With an academic training from an art institution where one was exposed to both Indian and Western art, the challenge was to evolve, in my mind, a clearer picture of what I was looking for. I did not want an almost sterile Indian version of a European way of art expression.

When I see a modern work I can immediately identify the particular modernistic ideology (Impressionism, abstract expressionism, minimalism, photo-realism) that gives it its organisation. I can grant the work its premises and appreciate its workmanship and its effect. I do, in fact, admire modern sculptors, especially Brancusi, Gonzales, David Smith, Caro, Puryear But when I am caught up with traditional temple architecture on my country or the primitive commemorative Hero stones or tribal metal work, I just can't see Gonzales, David Smith, Caro or Puryear much as I admire them.

With so much Indian cultural and aesthetic tradition behind me, I find it both a privilege and challenge to draw from the vital Indian inspiration and fuse the apparent contradiction into an acceptable form.

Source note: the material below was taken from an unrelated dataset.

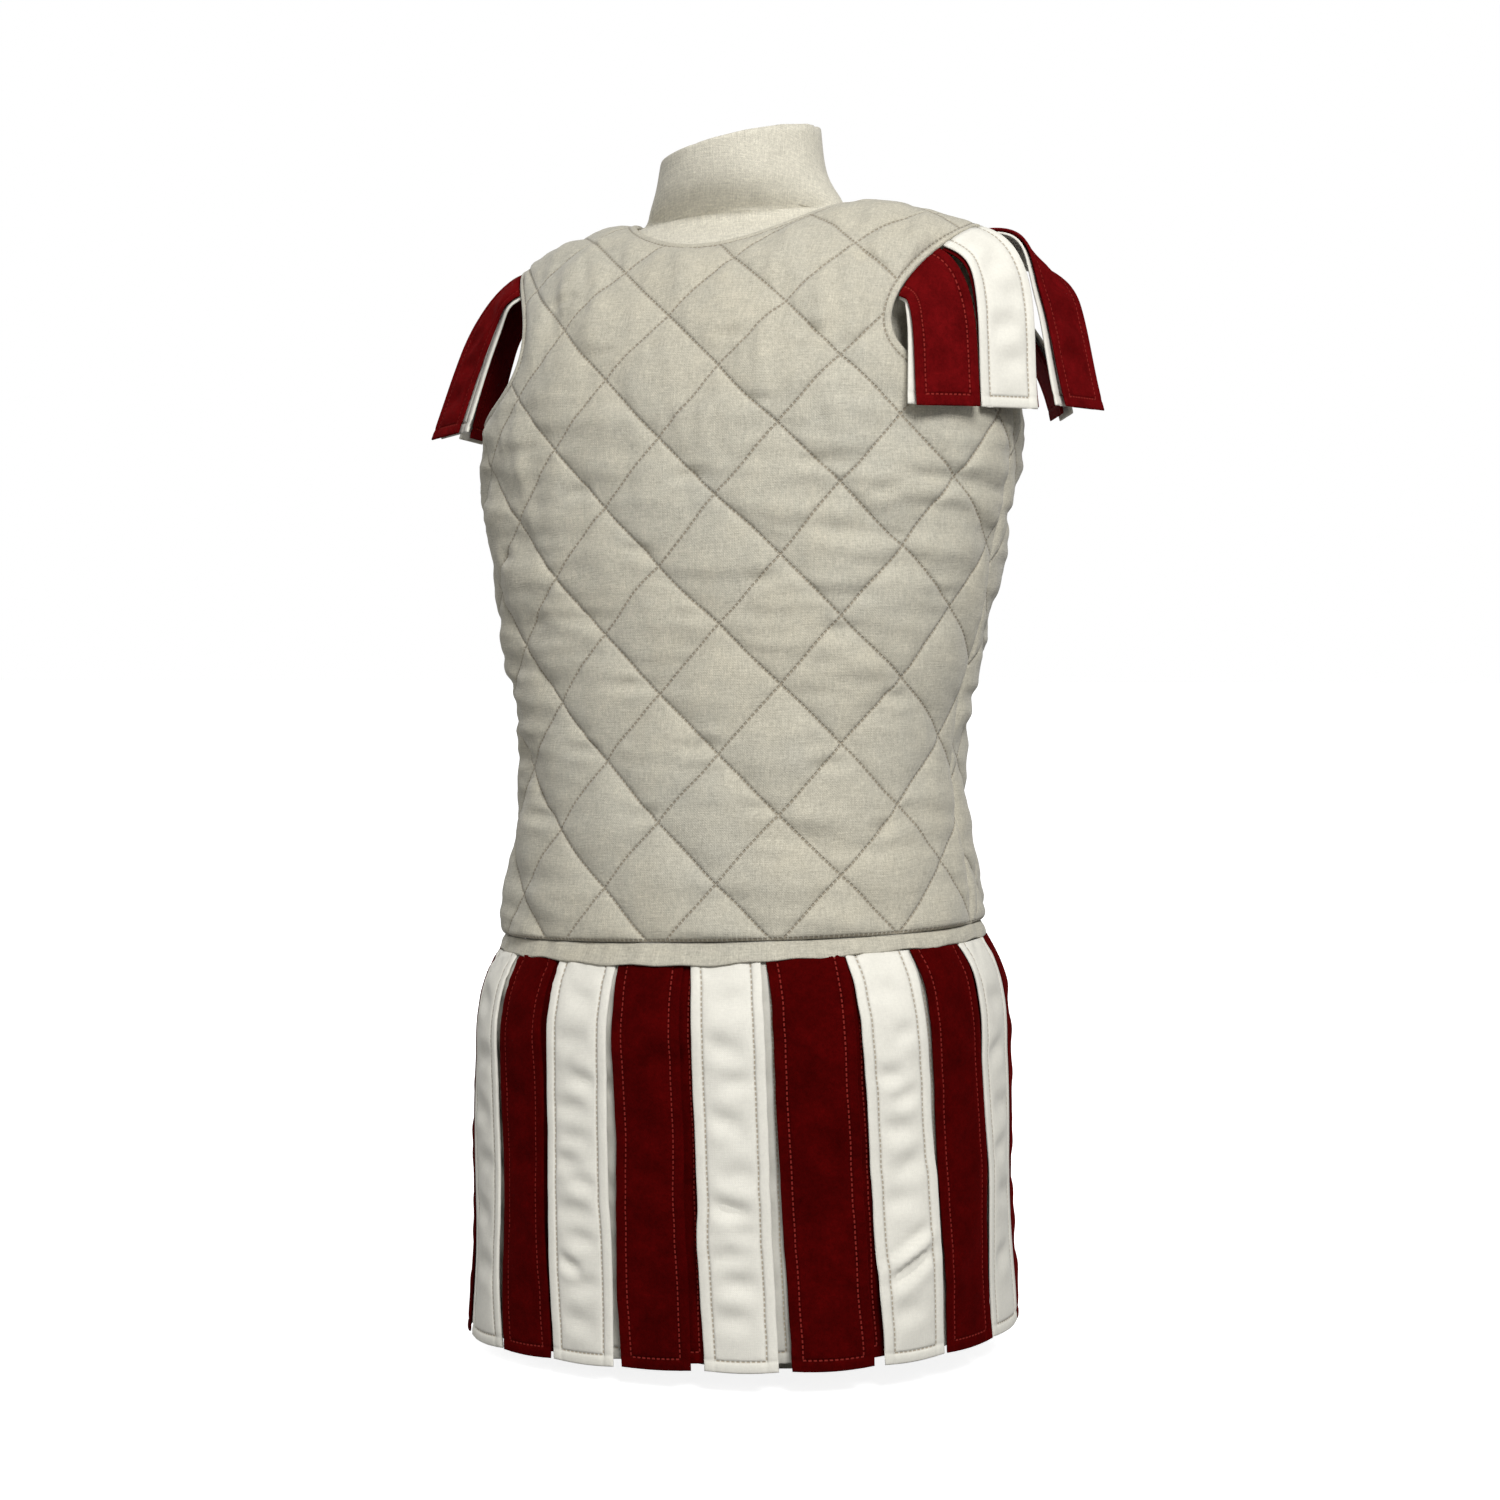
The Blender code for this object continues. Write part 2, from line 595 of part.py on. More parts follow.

One could have, in moments of despair, surrendered to the acceptance of the endless restatements of the Western approach to art. But, for me, the fascination was in exploring what would come out of the aesthetic adventure of this attempt to reconcile in my personal way the latent memories of a magnificent highly evolved tradition and the new experiences of a vital contemporary West.

Ian Findlay-Brown is editor-publisher of World Sculpture News and Asian Art News published from Hong Kong.